• [Given request]
Gather each line in the entries that includes the string "handed".

• [Exercise inputs]

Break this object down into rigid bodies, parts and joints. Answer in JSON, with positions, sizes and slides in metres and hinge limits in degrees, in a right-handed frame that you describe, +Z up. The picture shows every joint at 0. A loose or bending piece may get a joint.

* * *

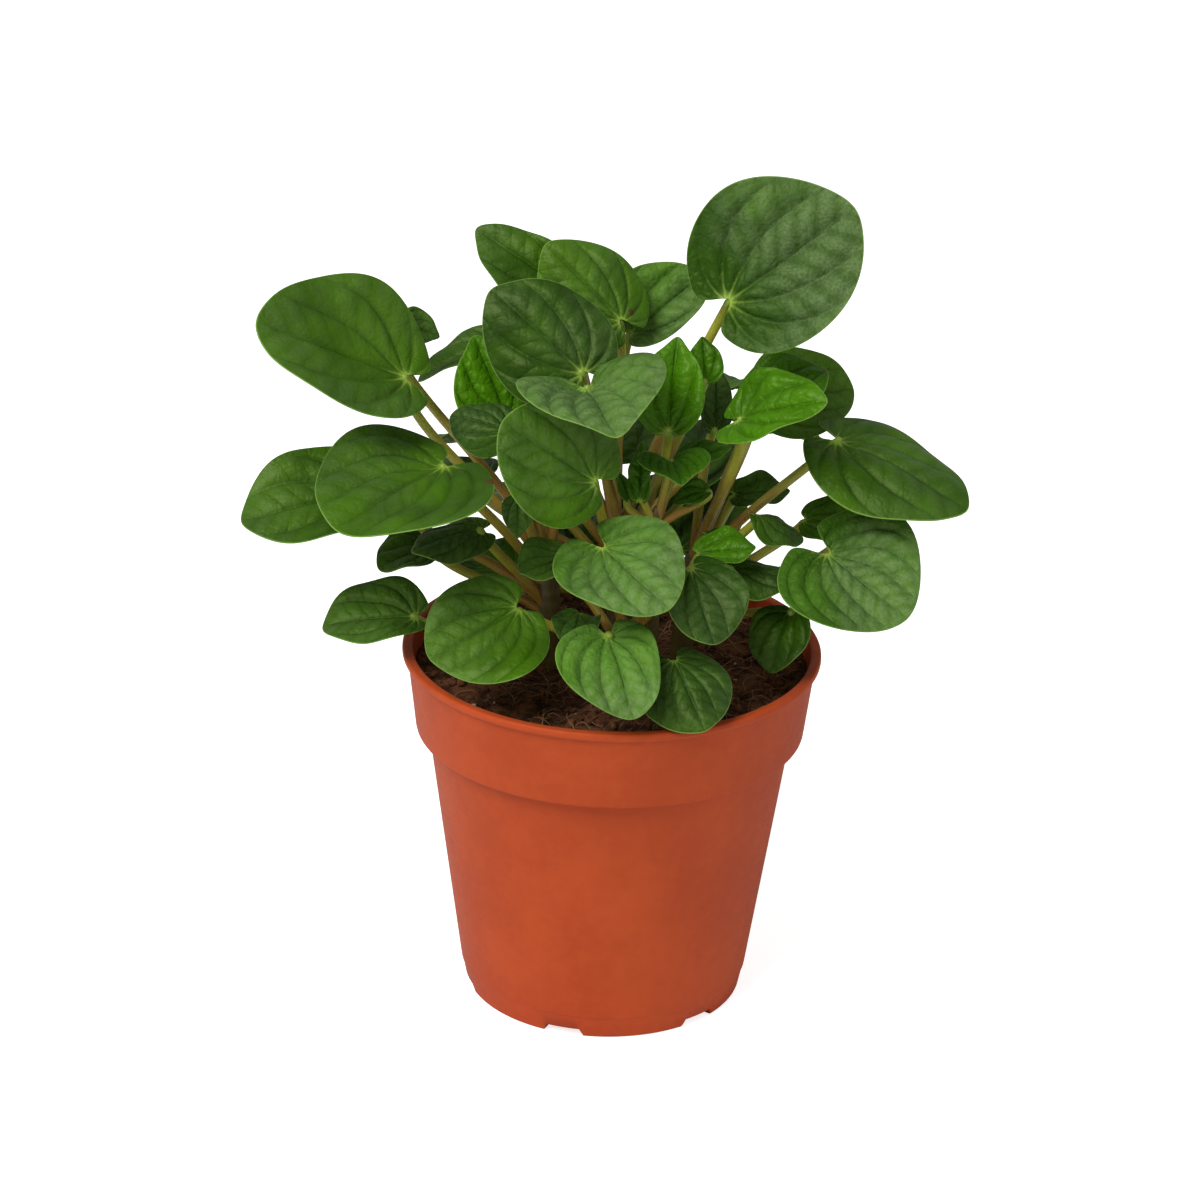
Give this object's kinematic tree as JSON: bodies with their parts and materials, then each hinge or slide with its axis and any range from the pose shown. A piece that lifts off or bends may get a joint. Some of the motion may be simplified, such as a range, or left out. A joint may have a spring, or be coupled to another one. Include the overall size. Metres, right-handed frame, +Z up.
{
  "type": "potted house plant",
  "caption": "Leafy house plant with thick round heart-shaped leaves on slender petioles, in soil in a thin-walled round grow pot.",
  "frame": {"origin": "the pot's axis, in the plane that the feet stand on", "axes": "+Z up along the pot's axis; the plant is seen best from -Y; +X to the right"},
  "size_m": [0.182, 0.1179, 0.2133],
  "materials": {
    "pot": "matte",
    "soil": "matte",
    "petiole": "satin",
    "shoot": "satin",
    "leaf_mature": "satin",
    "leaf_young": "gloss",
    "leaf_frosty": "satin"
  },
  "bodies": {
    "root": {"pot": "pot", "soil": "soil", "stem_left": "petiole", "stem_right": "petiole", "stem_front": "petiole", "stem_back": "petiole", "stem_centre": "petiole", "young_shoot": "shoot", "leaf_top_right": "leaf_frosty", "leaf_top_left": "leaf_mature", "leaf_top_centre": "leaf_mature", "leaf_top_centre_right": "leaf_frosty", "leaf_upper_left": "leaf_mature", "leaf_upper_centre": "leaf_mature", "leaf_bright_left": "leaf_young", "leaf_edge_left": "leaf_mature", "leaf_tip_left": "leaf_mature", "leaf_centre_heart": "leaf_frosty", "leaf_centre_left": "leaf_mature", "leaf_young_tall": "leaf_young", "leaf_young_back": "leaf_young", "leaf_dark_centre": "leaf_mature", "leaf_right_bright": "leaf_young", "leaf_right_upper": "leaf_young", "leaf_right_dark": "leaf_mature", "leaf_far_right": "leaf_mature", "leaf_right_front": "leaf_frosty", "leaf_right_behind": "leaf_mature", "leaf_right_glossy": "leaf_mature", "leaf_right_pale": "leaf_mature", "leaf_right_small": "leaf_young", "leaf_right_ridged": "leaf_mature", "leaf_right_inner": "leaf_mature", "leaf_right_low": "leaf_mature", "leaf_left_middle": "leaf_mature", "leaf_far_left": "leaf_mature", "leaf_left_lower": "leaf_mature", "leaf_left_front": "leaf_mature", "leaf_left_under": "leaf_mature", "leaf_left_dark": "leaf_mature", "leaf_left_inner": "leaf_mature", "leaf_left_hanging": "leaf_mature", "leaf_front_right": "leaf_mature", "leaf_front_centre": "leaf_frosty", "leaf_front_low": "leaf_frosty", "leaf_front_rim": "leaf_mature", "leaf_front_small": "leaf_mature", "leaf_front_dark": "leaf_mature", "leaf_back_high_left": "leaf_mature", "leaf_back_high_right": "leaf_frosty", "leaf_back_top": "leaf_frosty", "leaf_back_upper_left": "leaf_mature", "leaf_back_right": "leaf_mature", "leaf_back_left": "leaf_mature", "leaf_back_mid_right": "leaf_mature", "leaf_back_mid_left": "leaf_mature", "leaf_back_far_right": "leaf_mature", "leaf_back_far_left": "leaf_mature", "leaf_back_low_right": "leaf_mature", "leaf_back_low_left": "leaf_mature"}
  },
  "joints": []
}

• [Written response]
Break this object down into rigid bodies, parts and joints. Answer in JSON, with positions, sizes and slides in metres and hinge limits in degrees, in a right-handed frame that you describe, +Z up. The picture shows every joint at 0. A loose or bending piece may get a joint.
Give this object's kinematic tree as JSON: bodies with their parts and materials, then each hinge or slide with its axis and any range from the pose shown. A piece that lifts off or bends may get a joint. Some of the motion may be simplified, such as a range, or left out. A joint may have a spring, or be coupled to another one. Include the overall size. Metres, right-handed frame, +Z up.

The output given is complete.